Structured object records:
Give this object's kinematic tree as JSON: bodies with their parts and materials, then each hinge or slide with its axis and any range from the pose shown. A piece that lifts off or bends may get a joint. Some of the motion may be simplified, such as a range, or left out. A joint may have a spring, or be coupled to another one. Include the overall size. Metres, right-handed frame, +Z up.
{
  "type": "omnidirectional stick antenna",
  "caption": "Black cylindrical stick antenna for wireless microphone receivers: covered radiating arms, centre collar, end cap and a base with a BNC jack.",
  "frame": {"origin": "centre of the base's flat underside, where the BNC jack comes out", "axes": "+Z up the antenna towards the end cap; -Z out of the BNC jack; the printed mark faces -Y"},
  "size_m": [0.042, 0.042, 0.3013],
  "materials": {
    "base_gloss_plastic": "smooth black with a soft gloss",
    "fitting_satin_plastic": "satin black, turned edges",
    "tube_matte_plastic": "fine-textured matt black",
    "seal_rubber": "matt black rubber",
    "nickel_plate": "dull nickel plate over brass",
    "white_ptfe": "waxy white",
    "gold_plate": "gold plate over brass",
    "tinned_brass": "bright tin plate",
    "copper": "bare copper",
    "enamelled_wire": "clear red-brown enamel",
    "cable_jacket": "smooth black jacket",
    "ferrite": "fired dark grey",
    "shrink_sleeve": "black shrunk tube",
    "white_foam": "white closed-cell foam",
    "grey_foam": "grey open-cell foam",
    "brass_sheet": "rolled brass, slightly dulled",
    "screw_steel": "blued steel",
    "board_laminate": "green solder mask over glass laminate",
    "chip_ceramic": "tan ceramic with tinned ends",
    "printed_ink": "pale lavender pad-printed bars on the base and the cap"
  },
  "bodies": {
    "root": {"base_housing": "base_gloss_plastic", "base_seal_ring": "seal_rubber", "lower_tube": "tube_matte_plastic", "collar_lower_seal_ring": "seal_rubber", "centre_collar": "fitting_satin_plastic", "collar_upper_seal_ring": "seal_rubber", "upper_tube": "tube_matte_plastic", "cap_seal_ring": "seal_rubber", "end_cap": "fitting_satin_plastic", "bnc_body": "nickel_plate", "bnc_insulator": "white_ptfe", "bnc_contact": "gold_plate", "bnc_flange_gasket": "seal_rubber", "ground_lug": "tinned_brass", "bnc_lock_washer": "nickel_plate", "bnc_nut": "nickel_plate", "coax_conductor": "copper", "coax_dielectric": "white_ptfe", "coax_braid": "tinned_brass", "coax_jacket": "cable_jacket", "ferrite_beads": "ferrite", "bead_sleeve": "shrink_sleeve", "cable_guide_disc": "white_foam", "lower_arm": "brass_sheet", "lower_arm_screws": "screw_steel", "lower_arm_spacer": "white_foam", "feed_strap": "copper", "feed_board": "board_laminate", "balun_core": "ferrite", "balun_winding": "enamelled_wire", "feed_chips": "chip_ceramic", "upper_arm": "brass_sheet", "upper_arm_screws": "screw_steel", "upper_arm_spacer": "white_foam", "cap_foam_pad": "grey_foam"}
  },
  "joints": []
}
--
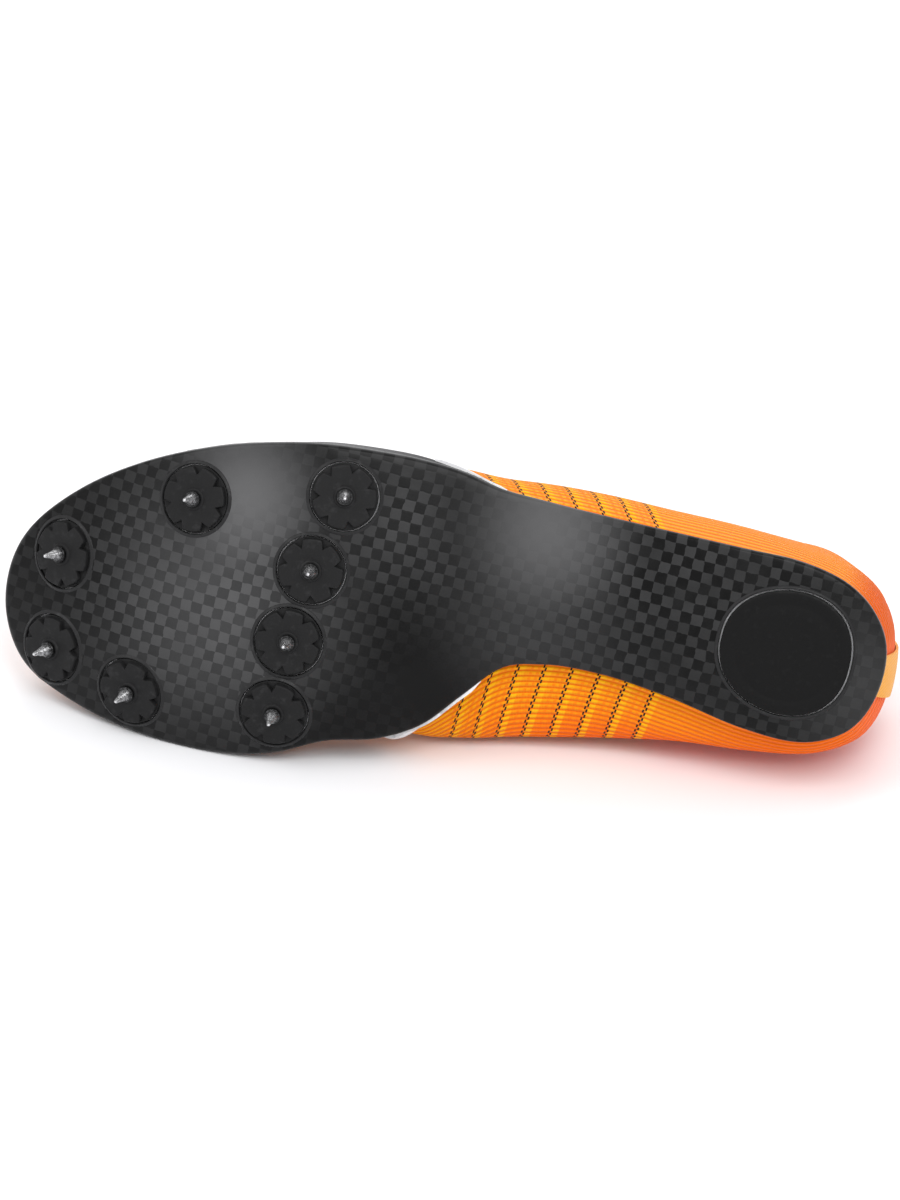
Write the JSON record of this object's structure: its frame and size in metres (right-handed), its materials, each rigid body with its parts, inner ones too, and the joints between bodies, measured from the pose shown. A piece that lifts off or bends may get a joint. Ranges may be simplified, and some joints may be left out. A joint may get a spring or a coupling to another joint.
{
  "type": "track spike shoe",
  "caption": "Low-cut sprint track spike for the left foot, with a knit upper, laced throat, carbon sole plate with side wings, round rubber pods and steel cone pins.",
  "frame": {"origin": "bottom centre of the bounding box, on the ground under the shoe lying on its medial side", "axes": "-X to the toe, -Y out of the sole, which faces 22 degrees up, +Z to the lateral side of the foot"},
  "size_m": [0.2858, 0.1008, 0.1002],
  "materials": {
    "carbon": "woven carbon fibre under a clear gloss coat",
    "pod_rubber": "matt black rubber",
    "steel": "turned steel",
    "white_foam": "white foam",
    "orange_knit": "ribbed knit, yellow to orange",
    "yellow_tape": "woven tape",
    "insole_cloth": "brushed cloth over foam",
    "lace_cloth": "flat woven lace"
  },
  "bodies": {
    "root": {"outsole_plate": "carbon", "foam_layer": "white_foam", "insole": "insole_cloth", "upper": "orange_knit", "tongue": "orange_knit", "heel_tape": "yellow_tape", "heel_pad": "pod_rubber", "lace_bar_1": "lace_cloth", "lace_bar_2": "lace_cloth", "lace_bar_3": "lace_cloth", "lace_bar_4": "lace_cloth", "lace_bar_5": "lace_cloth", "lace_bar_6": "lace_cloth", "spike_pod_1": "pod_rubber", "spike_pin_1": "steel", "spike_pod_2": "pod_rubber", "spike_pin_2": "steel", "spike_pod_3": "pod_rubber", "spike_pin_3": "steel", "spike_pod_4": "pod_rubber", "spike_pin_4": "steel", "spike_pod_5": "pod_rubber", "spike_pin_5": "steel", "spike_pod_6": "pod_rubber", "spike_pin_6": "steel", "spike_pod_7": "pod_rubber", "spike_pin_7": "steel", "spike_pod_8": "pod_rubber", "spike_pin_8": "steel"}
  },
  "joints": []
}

What to do: Copy every line of the listing that includes the string "lifts".

Reply to the exercise:
Give this object's kinematic tree as JSON: bodies with their parts and materials, then each hinge or slide with its axis and any range from the pose shown. A piece that lifts off or bends may get a joint. Some of the motion may be simplified, such as a range, or left out. A joint may have a spring, or be coupled to another one. Include the overall size. Metres, right-handed frame, +Z up.
Write the JSON record of this object's structure: its frame and size in metres (right-handed), its materials, each rigid body with its parts, inner ones too, and the joints between bodies, measured from the pose shown. A piece that lifts off or bends may get a joint. Ranges may be simplified, and some joints may be left out. A joint may get a spring or a coupling to another joint.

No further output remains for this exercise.